In the Grammar Stage, we'll learn the basics - the foundation or "grammar" of the various topics we study. The use and structure of language, arithmetic, elementary science, and history. While this will include memorizing lists, math facts and so forth, it will also include reading the story that is history, as well as plenty of classic literature and hands-on projects. The student may also begin Latin in the Grammar Stage.


So far (except, of course, for the Latin), our curriculum contains nothing that departs very far from common practice. The difference will be felt rather in the attitude of the teachers, who must look upon all these activities less as "subjects" in themselves than as a gathering-together of material for use in the next part of the Trivium.
-Dorthy Sayers
The Lost Tools of Learning



The Logic Stage - middle school, more or less - revisits each area of study, and find connections. Connections in events; relationships in all sorts of knowledge. In addition, the student in the Logic Stage studies logic itself, in order to better understand the relationships between the various pieces of information that he revisits or encounters. Learning logic formally also allows the student to identify faulty arguments and propaganda in advertising, politics, and so on. Logic Stage students should also be ready to begin working with some original sources. As they continue reading they will see a number of unabridged classic books and poems. The student also begins to study Latin if they haven't already.


A classical education isn't a matter of tacking logic and Latin onto a standard fifth-grade curriculum. Rather, logic trains the mind to approach every subject in a particular way -- to look for patterns and sets of relationships in each subject area.
-Susan Wise Bauer
The Well-Trained Mind, 234



In the Rhetoric Stage the student takes the knowledge and skills already gained and uses it to consider ideas and then express his thoughts about those ideas clearly, elegantly, and forcefully, whatever the "subject" under discussion.


Rhetoric is dependent upon the first two stages of the trivium. The grammar stage laid a foundation of knowledge; without knowledge, the rhetorician has nothing of substance to say. The logic stage taught the student to think through the validity of arguments, to weigh the value of evidence.
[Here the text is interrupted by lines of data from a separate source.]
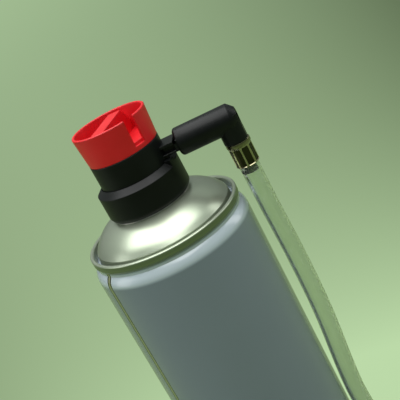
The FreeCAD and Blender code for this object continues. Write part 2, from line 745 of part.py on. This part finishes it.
def make_hose():
    """The clear hose: straight runs joined by tangent arcs, with its bore cut through."""
    route = [Vector(*point) for point in HOSE_ROUTE]
    route[0] = Vector(amount("leg_reach"), 0, amount(HOSE_TOP))
    route[-1] = Vector(amount("hose_end_reach"), 0, amount("hose_end"))
    runs = [(after - before).Length for before, after in zip(route, route[1:])]
    edges = []
    start = route[0]
    for index in range(1, len(route) - 1):
        before = (route[index] - route[index - 1]).normalize()
        after = (route[index + 1] - route[index]).normalize()
        turn = before.getAngle(after)
        reach = 0.45 * min(runs[index - 1], runs[index])
        radius = reach / math.tan(turn / 2)
        print("hose bend %d radius %.1f mm" % (index, radius))
        enter = route[index] - before * reach
        leave = route[index] + after * reach
        bisector = (after - before).normalize()
        middle = route[index] + bisector * (radius / math.cos(turn / 2) - radius)
        edges.append(Part.LineSegment(start, enter).toShape())
        edges.append(Part.Arc(enter, middle, leave).toShape())
        start = leave
    edges.append(Part.LineSegment(start, route[-1]).toShape())
    path = Part.Wire(edges)
    down = (route[1] - route[0]).normalize()
    tubes = []
    for radius in (amount("hose_radius"), amount("hose_bore")):
        ring = Part.Wire([Part.Circle(route[0], down, radius).toShape()])
        tubes.append(path.makePipeShell([ring], True, True))
    tube = tubes[0].cut(tubes[1])
    expected = math.pi * (amount("hose_radius") ** 2 - amount("hose_bore") ** 2) * path.Length
    print("hose length %.1f mm, volume %.1f of %.1f" % (path.Length, tube.Volume, expected))
    hose = doc.addObject("Part::Feature", "hose")
    hose.Label = "hose"
    hose.Shape = tube
    return hose


def make_hose_tail():
    """The turned brass tail: barb in the hose, shoulder, spindle and swivel flange."""
    body = new_body("hose_tail")
    barb_top = "hose_end + ferrule_length - ferrule_cap_thick - tail_barb_back"
    points = [
        ("fluid_bore", SWIVEL_FOOT),
        ("swivel_flange", SWIVEL_FOOT),
        ("swivel_flange", SWIVEL_TOP),
        ("spindle_radius", SWIVEL_TOP),
        ("spindle_radius", SHOULDER_FOOT),
        ("tail_shoulder", SHOULDER_FOOT),
        ("tail_shoulder", SHOULDER_TOP),
        ("barb_root", SHOULDER_TOP),
    ]
    for ridge in (2, 1, 0):
        peak = barb_top + " - %d * barb_pitch" % ridge
        points.append(("barb_root", peak + " - 1.3"))
        points.append(("barb_radius", peak + " - 1.3"))
        points.append(("barb_radius", peak + " - 0.8"))
        points.append(("barb_root", peak))
    points.append(("fluid_bore", barb_top))
    turned(body, "tail_section", points)
    seat = [("0", SWIVEL_FOOT + " - 1"), ("pin_head + 0.05", SWIVEL_FOOT + " - 1"),
            ("pin_head + 0.05", SWIVEL_FOOT + " + 1.2"), ("0", SWIVEL_FOOT + " + 1.2")]
    turned(body, "pin_seat", seat, cut=True)
    body.Placement = FreeCAD.Placement(Vector(amount("hose_end_reach"), 0, 0), FreeCAD.Rotation())
    body.setExpression("Placement.Base.x", bound("hose_end_reach"))
    return body


def make_connector_nut():
    body = new_body("connector_nut")
    turned(body, "nut_section", [
        ("nut_bore + 0.4", NUT_FOOT),
        ("nut_radius - 0.5", NUT_FOOT),
        ("nut_radius", NUT_FOOT + " + 0.5"),
        ("nut_radius", NUT_TOP + " - 0.5"),
        ("nut_radius - 0.5", NUT_TOP),
        ("spindle_radius + swivel_gap", NUT_TOP),
        ("spindle_radius + swivel_gap", NUT_TOP + " - nut_lip_thick"),
        ("nut_bore", NUT_TOP + " - nut_lip_thick"),
        ("nut_bore", NUT_FOOT + " + 0.4"),
    ])
    flute = disc(body, "nut_flute_circle", "nut_radius + nut_flute_radius * 0.3", "0",
                 "nut_flute_radius", lift=NUT_FOOT + " - 1")
    cut = extruded(body, "nut_flute", flute, "nut_length + 2", cut=True, reverse=True)
    repeat_round(body, cut, flute, "nut_flute_count")
    body.Placement = FreeCAD.Placement(Vector(amount("hose_end_reach"), 0, 0), FreeCAD.Rotation())
    body.setExpression("Placement.Base.x", bound("hose_end_reach"))
    return body


def make_core_pin():
    """The pin that opens the tyre valve, with two flats on its head for the air."""
    body = new_body("core_pin")
    turned(body, "pin_section", [
        ("0", SWIVEL_FOOT + " - pin_reach"),
        ("pin_radius - 0.2", SWIVEL_FOOT + " - pin_reach"),
        ("pin_radius", SWIVEL_FOOT + " - pin_reach + 0.2"),
        ("pin_radius", SWIVEL_FOOT + " + 0.1"),
        ("pin_head", SWIVEL_FOOT + " + 0.1"),
        ("pin_head", SWIVEL_FOOT + " + 1.15"),
        ("0", SWIVEL_FOOT + " + 1.15"),
    ])
    for side, low, high in (("near", "-2 * pin_head", "-pin_radius - 0.15"),
                            ("far", "pin_radius + 0.15", "2 * pin_head")):
        flat = outline(body, side + "_flat_outline", rectangle(
            "-2 * pin_head", "2 * pin_head", low, high), plane="XY_Plane",
            lift=SWIVEL_FOOT)
        extruded(body, side + "_flat", flat, "1.5", cut=True, reverse=True)
    body.Placement = FreeCAD.Placement(Vector(amount("hose_end_reach"), 0, 0), FreeCAD.Rotation())
    body.setExpression("Placement.Base.x", bound("hose_end_reach"))
    return body


def make_all():
    """Every piece of the inflator, from the can upwards and then along the hose."""
    dip_top = HOUSING_FOOT + " - 0.5"
    return [
        make_can(),
        make_mounting_cup(),
        make_ring("cup_gasket", CUP_WELL + " + 0.8", CHANNEL_BORE + " - 0.9",
                  MOUTH_TOP, CUP_INNER_TOP),
        make_ring("stem_gasket", "stem_radius + stem_gap", "housing_rim - gasket_inset",
                  GASKET_FOOT, GASKET_TOP),
        make_valve_housing(),
        make_valve_stem(),
        make_valve_spring(),
        make_ring("dip_tube", "tail_radius + stem_gap", "tail_radius + stem_gap + dip_wall",
                  "foot_dome_rise + dip_foot_gap", dip_top),
        make_collar(),
        make_head_arm(),
        make_channel_plug(),
        make_turn_cap(),
        make_ferrule("hose_ferrule", FERRULE_FOOT, "leg_reach", True),
        make_hose(),
        make_ferrule("tail_ferrule", LOW_FERRULE_FOOT, "hose_end_reach", False),
        make_hose_tail(),
        make_connector_nut(),
        make_ring("connector_seal", "seal_bore + 0.5", "nut_bore - 0.1",
                  SWIVEL_FOOT + " - seal_thick", SWIVEL_FOOT, reach="hose_end_reach"),
        make_core_pin(),
    ]


pieces = make_all()
doc.recompute()

for item in doc.Objects:
    if "Invalid" in item.State or "Error" in item.State:
        raise RuntimeError("%s failed: %s" % (item.Name, item.State))
for piece in pieces:
    if piece.Shape.isNull() or not piece.Shape.isValid():
        raise RuntimeError("%s has no valid solid" % piece.Label)
    if len(piece.Shape.Solids) != 1:
        raise RuntimeError("%s has %d solids" % (piece.Label, len(piece.Shape.Solids)))

os.makedirs("parts", exist_ok=True)
for piece in pieces:
    piece.Shape.exportStep("parts/%s.step" % piece.Label)
    box = piece.Shape.BoundBox
    print("%-16s %9.1f mm3  z %.2f to %.2f" % (piece.Label, piece.Shape.Volume, box.ZMin, box.ZMax))
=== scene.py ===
import bpy
import bmesh
import json
import math
import numpy as np
from mathutils import Matrix, Vector

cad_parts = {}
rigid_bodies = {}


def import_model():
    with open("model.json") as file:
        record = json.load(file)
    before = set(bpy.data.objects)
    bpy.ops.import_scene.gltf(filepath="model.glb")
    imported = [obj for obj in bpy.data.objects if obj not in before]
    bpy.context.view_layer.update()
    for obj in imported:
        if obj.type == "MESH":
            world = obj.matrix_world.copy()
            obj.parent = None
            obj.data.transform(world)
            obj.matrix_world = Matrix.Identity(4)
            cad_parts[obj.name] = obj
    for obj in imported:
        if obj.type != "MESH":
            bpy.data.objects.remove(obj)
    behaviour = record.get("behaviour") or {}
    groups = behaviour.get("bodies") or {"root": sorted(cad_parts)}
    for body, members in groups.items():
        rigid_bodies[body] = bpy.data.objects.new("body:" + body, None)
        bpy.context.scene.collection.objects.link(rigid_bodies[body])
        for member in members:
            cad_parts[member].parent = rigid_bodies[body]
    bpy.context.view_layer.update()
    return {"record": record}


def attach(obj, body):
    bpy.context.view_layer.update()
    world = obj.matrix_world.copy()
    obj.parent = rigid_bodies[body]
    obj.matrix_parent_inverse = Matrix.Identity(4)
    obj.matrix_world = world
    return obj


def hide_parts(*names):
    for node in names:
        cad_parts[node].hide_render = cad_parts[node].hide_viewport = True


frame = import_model()
scene = bpy.context.scene
scene.view_settings.view_transform = "Standard"


# Camera, fitted to the photograph

camera = bpy.data.objects.new("camera", bpy.data.cameras.new("camera"))
scene.collection.objects.link(camera)
camera.data.sensor_width = 36
camera.data.lens = 73.65
camera.data.clip_start = 0.01
camera.matrix_world = Matrix((
    (0.896485, 0.410970, 0.165586, 0.067928),
    (0.000377, 0.373012, -0.927826, -0.287806),
    (-0.443074, 0.831845, 0.334245, 0.262151),
    (0, 0, 0, 1)))
scene.camera = camera


def millimetres(values):
    return np.asarray(values, dtype=float) / 1000.0


def shown(text):
    """A colour as it looks on screen, such as 7A8C5D, in linear light."""
    channels = [int(text[i:i + 2], 16) / 255 for i in (0, 2, 4)]
    return tuple(
        c / 12.92 if c <= 0.04045 else ((c + 0.055) / 1.055) ** 2.4 for c in channels) + (1.0,)


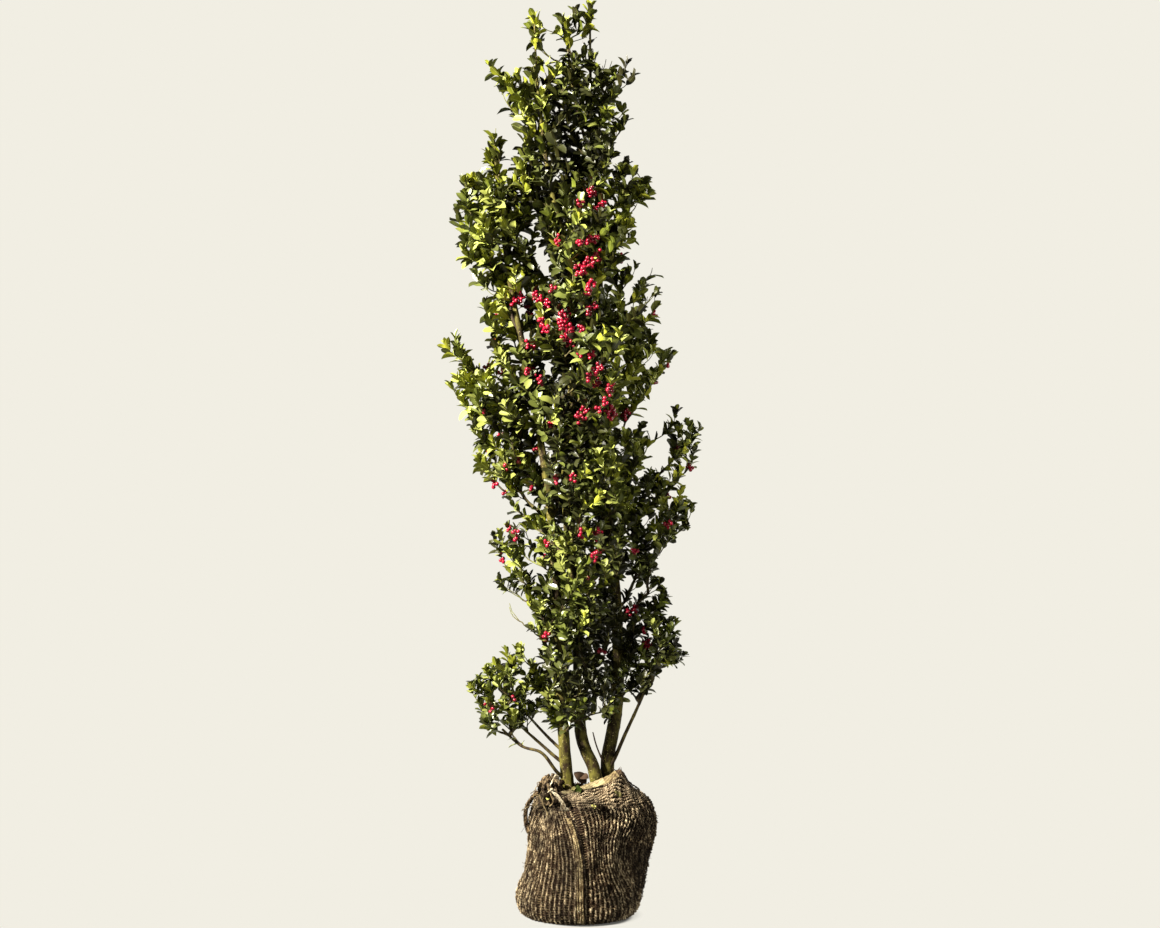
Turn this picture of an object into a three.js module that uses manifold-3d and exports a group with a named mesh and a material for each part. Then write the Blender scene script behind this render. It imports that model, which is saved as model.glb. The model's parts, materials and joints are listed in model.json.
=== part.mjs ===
// A holly sapling with three stems, standing on its root ball, which is wrapped in jute cloth.
// Units are millimetres and +Z is up. The origin is the middle of the flat underside of the ball,
// +X is to the right of the plant's front, and +Y runs to its back.
// Every limb is one tapering tube along a smooth curve, and every mass of leaves is one uneven
// closed solid. Where two pieces meet, the later one is cut back to leave a small gap.

import * as THREE from "three";
import { mergeVertices } from "three/addons/utils/BufferGeometryUtils.js";
import Module from "manifold-3d";

const wasm = await Module();
wasm.setup();

// Driving dimensions
const PIECE_GAP = 0.35; // between a limb and what it meets
const LEAF_GAP = 0.6; // between two masses of leaves
const BALL_TOP = 312; // the ball's flat top, where the stems stand
const BALL_DEPTH_SHARE = 0.94; // front-to-back half width over the side-to-side one
const BALL_SIDES = 24;
const BALL_RINGS = 11;
const BALL_UNEVEN = 0.018; // share of the radius by which the ball's side rises and falls
const LIMB_SIDES = 6;
const STEM_RINGS = 1; // rings from one point of a stem's route to the next
const BOUGH_RINGS = 2; // the same for boughs and folds, whose routes have fewer points
const FLARE = 0.15; // share by which a stem is wider at its foot
const FLARE_LENGTH = 34; // how fast the flare dies out, going up
const MASS_SIDES = 8;
const MASS_RINGS = 6;
const MASS_UNEVEN = 0.09; // share of the radius by which a mass rises and falls
const MASS_FULLNESS = 2.5; // 2 is an ellipsoid, more fills out its corners

const BARK = { color: 0x5d5a35, roughness: 0.75, metalness: 0 };
const DEAD_WOOD = { color: 0x4a3a2a, roughness: 0.9, metalness: 0 };
const JUTE = { color: 0x8a7048, roughness: 0.95, metalness: 0 };
const LEAVES = {
  young: { color: 0x9aa02e, roughness: 0.35, metalness: 0 },
  mid: { color: 0x3f6422, roughness: 0.35, metalness: 0 },
  dark: { color: 0x1d3416, roughness: 0.4, metalness: 0 },
};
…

In the rhetoric stage, the student uses knowledge and the skill of logical argument to write and speak about all the subjects in the curriculum.
-Susan Wise Bauer
The Well-Trained Mind, 462




The Purpose

For members of my faith, learning is a religious mandate from which we are not released upon graduation. Education is, and must be, a life-long pursuit. The purpose of a child's education is less to fill his mind with everything he'll need to know throughout his whole life - an impossible task for a mere 12 years - and more to give him the tools with which to learn all he will need moving forward from graduation.


For the sole true end of education is simply this; to teach men how to learn for themselves; and whatever instruction fails to do this is effort spent in vain.
-Dorthy Sayers
The Lost Tools of Learning

3 comments:

Tianna said...

I think you did a pretty good job at summarizing it. Very good post! I think I'm going to share it. :)

Jeannetta said...

I'm so excited for you!

Ritsumei said...

I'm glad you like it, Tianna. I spent most of my blogging time this week working on it, so it's nice to hear that it turned out well!

Jeannetta, I'm super excited too! It's going to be a bit yet before we actually take the plunge, but the day is getting closer. The plan is to add things a little at a time over several months, so that we can settle into the increased work load gradually. He's still a bit young, and I don't want to go too fast, but we've prayed about it, and feel like it's time to be getting started, so I'm getting my junk together. Deciding on curriculum, figuring out all the stuff that needs to be figured. Ya know.